- [Input material]:
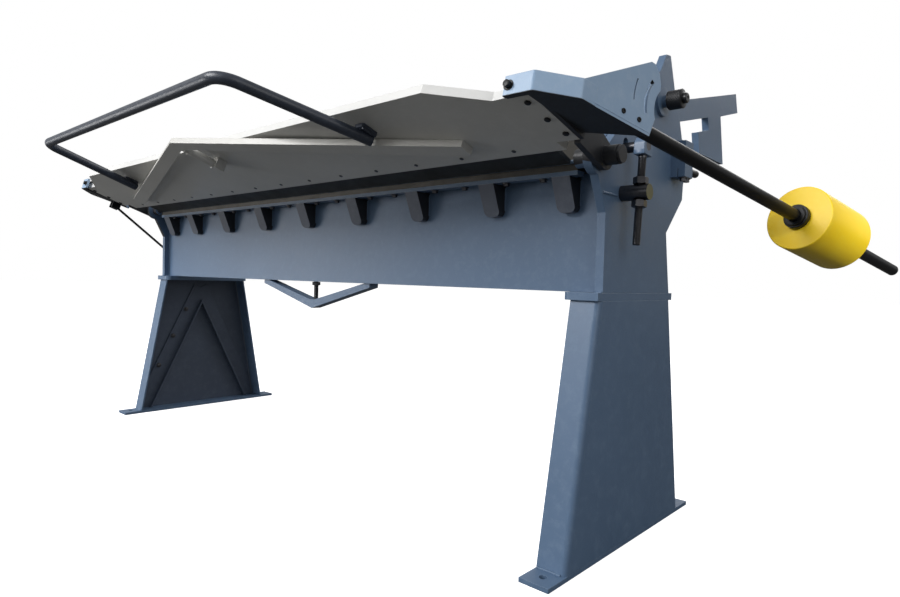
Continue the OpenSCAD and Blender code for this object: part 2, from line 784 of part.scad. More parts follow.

==

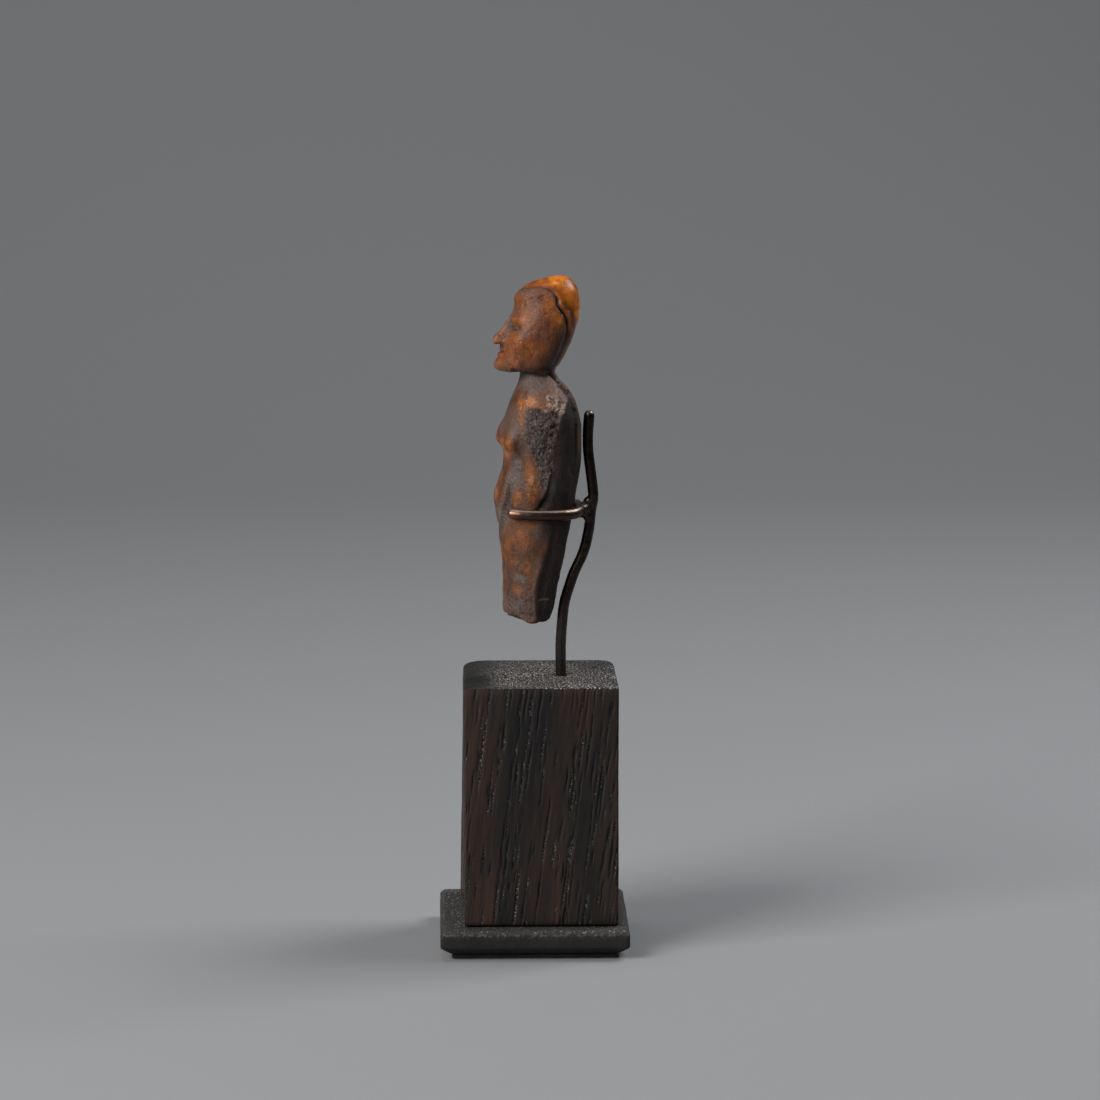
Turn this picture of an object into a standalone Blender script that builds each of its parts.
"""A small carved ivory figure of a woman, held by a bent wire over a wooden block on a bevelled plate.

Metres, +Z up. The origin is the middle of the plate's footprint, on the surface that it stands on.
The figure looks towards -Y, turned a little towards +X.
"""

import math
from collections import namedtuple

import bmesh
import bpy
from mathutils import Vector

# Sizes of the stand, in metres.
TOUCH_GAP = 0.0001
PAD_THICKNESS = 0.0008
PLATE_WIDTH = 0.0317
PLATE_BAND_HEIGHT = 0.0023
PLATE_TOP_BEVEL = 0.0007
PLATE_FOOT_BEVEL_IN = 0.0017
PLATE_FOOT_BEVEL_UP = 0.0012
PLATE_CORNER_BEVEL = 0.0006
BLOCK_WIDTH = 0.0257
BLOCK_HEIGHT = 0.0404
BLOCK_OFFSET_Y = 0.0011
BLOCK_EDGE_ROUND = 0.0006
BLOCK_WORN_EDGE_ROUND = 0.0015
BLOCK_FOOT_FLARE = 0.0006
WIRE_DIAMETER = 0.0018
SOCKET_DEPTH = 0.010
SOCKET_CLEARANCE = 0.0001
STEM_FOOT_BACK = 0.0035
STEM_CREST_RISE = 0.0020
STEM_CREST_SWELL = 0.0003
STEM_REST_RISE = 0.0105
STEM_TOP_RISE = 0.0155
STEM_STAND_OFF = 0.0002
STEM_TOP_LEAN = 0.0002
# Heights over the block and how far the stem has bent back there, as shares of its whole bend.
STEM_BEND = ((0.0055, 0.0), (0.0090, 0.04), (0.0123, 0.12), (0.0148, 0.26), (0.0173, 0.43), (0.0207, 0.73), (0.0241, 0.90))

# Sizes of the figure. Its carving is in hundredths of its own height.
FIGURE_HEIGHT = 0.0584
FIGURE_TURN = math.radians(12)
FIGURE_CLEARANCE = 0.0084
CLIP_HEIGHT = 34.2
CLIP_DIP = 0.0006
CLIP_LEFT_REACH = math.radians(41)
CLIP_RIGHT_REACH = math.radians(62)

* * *

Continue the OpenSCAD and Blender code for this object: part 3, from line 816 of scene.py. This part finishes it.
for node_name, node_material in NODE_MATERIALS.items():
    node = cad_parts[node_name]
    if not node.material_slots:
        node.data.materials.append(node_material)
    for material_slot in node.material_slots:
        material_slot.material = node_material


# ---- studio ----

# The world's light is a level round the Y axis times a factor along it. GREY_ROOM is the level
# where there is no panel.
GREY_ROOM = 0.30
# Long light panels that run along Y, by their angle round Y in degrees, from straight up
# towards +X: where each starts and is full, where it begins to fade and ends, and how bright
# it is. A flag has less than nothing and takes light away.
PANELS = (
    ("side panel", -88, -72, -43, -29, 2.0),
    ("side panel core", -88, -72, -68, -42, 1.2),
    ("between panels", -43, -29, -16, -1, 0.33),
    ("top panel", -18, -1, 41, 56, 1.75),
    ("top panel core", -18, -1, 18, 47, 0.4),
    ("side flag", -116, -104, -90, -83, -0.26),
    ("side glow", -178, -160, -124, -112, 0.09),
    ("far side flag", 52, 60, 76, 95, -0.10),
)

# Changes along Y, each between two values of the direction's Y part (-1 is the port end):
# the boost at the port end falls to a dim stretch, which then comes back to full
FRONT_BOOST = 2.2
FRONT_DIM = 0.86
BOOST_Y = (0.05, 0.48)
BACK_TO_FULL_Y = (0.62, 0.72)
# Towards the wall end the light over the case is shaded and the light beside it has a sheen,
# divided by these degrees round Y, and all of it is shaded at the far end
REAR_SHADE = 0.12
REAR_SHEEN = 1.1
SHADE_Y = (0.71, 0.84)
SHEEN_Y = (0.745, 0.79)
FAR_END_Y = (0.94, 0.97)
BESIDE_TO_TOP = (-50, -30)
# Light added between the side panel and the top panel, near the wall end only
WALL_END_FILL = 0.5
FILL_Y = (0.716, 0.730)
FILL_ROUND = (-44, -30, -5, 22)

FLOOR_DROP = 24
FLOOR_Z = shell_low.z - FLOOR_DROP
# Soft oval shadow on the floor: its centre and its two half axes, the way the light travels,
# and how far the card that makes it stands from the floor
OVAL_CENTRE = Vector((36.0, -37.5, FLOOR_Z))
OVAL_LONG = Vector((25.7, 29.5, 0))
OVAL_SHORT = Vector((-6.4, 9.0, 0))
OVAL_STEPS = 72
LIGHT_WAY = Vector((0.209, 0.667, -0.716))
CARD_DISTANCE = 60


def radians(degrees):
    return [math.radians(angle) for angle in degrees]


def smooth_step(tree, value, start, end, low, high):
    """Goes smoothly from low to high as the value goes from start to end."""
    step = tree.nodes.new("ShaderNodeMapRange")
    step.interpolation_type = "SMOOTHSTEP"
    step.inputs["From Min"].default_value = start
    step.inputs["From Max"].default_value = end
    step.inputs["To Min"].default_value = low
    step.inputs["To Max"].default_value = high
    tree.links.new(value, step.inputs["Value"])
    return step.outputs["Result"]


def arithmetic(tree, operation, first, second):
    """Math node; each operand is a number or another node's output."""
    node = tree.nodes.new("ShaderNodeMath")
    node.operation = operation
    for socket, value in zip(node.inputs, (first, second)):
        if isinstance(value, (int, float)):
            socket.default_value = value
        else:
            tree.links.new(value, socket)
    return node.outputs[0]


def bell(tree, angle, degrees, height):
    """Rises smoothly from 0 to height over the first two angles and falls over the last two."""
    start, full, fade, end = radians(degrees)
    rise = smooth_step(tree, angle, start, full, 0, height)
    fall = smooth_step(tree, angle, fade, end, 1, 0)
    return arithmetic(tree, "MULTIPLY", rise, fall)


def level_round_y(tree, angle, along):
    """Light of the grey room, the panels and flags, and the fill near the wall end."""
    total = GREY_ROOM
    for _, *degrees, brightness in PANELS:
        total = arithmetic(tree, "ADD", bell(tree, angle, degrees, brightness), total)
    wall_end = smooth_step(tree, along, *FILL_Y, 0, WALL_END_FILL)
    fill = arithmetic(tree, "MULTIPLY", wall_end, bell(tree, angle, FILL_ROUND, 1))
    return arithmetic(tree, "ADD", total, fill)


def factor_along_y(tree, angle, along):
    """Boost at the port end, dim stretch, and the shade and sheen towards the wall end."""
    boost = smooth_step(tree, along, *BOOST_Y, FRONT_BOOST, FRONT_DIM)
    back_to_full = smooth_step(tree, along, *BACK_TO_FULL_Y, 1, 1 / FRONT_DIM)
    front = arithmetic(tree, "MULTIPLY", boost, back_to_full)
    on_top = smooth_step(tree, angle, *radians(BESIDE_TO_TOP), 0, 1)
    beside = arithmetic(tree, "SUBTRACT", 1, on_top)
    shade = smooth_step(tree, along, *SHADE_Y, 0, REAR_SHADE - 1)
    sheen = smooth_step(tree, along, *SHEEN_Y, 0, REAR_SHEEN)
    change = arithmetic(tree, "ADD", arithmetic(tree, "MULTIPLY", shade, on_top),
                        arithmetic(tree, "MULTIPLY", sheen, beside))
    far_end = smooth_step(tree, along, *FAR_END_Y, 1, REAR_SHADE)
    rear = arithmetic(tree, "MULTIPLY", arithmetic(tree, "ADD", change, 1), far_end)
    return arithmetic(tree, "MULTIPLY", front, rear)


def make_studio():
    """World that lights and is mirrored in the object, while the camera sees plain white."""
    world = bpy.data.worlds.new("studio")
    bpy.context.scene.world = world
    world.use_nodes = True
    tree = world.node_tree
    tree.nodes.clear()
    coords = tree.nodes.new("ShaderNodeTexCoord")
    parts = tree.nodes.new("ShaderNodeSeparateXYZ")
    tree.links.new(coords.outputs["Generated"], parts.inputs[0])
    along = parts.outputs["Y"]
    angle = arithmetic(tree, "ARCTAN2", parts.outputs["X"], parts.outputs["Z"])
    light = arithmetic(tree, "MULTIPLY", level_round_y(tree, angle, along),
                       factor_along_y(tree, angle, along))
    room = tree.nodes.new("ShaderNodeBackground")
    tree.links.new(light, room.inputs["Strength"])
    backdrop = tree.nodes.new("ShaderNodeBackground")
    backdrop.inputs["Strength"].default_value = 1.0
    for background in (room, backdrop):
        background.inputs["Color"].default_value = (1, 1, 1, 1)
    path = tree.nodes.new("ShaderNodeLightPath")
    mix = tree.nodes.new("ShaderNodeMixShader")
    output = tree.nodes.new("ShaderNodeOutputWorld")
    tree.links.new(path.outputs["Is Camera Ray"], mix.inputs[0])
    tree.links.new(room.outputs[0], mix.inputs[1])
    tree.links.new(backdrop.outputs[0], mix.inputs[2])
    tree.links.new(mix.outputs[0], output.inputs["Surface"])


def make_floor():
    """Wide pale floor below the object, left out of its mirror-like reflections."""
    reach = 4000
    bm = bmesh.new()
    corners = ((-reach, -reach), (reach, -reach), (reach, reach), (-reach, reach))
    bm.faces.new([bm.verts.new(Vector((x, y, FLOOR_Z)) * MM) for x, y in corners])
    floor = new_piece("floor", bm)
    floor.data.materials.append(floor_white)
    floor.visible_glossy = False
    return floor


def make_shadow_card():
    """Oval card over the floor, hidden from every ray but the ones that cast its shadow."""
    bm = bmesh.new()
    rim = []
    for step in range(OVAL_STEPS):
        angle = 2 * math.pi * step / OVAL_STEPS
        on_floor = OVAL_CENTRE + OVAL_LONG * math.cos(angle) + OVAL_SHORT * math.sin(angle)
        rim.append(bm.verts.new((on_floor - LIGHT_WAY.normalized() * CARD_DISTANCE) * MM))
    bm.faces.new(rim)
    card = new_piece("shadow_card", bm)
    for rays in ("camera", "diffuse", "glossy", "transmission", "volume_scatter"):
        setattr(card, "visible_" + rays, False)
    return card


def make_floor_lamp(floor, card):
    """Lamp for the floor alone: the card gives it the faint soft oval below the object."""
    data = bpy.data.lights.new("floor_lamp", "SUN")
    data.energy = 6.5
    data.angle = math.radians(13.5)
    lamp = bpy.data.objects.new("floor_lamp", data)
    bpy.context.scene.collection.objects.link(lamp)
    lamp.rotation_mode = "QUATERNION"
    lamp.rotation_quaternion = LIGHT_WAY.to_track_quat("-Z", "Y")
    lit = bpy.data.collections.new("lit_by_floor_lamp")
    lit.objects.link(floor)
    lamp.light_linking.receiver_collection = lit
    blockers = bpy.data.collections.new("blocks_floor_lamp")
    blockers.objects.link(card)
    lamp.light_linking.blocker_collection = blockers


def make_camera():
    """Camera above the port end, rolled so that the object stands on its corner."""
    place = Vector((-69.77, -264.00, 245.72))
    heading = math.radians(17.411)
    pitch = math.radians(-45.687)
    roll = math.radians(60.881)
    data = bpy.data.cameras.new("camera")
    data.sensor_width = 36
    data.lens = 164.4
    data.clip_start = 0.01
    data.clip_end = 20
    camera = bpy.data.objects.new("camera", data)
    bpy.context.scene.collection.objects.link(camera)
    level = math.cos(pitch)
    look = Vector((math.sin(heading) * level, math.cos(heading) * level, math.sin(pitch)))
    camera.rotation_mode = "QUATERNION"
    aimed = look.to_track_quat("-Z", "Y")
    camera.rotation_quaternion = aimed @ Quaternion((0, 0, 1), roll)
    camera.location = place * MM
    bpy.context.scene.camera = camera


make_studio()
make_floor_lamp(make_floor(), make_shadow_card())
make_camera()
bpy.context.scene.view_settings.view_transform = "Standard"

- [What the task requires]: Begin with the line that has "Turn this picture" in the listing above and end after the line that has "CLIP_RIGHT_REACH = math.radians(62)"; output those lines exactly.

- [Final result]:
Turn this picture of an object into a standalone Blender script that builds each of its parts.
"""A small carved ivory figure of a woman, held by a bent wire over a wooden block on a bevelled plate.

Metres, +Z up. The origin is the middle of the plate's footprint, on the surface that it stands on.
The figure looks towards -Y, turned a little towards +X.
"""

import math
from collections import namedtuple

import bmesh
import bpy
from mathutils import Vector

# Sizes of the stand, in metres.
TOUCH_GAP = 0.0001
PAD_THICKNESS = 0.0008
PLATE_WIDTH = 0.0317
PLATE_BAND_HEIGHT = 0.0023
PLATE_TOP_BEVEL = 0.0007
PLATE_FOOT_BEVEL_IN = 0.0017
PLATE_FOOT_BEVEL_UP = 0.0012
PLATE_CORNER_BEVEL = 0.0006
BLOCK_WIDTH = 0.0257
BLOCK_HEIGHT = 0.0404
BLOCK_OFFSET_Y = 0.0011
BLOCK_EDGE_ROUND = 0.0006
BLOCK_WORN_EDGE_ROUND = 0.0015
BLOCK_FOOT_FLARE = 0.0006
WIRE_DIAMETER = 0.0018
SOCKET_DEPTH = 0.010
SOCKET_CLEARANCE = 0.0001
STEM_FOOT_BACK = 0.0035
STEM_CREST_RISE = 0.0020
STEM_CREST_SWELL = 0.0003
STEM_REST_RISE = 0.0105
STEM_TOP_RISE = 0.0155
STEM_STAND_OFF = 0.0002
STEM_TOP_LEAN = 0.0002
# Heights over the block and how far the stem has bent back there, as shares of its whole bend.
STEM_BEND = ((0.0055, 0.0), (0.0090, 0.04), (0.0123, 0.12), (0.0148, 0.26), (0.0173, 0.43), (0.0207, 0.73), (0.0241, 0.90))

# Sizes of the figure. Its carving is in hundredths of its own height.
FIGURE_HEIGHT = 0.0584
FIGURE_TURN = math.radians(12)
FIGURE_CLEARANCE = 0.0084
CLIP_HEIGHT = 34.2
CLIP_DIP = 0.0006
CLIP_LEFT_REACH = math.radians(41)
CLIP_RIGHT_REACH = math.radians(62)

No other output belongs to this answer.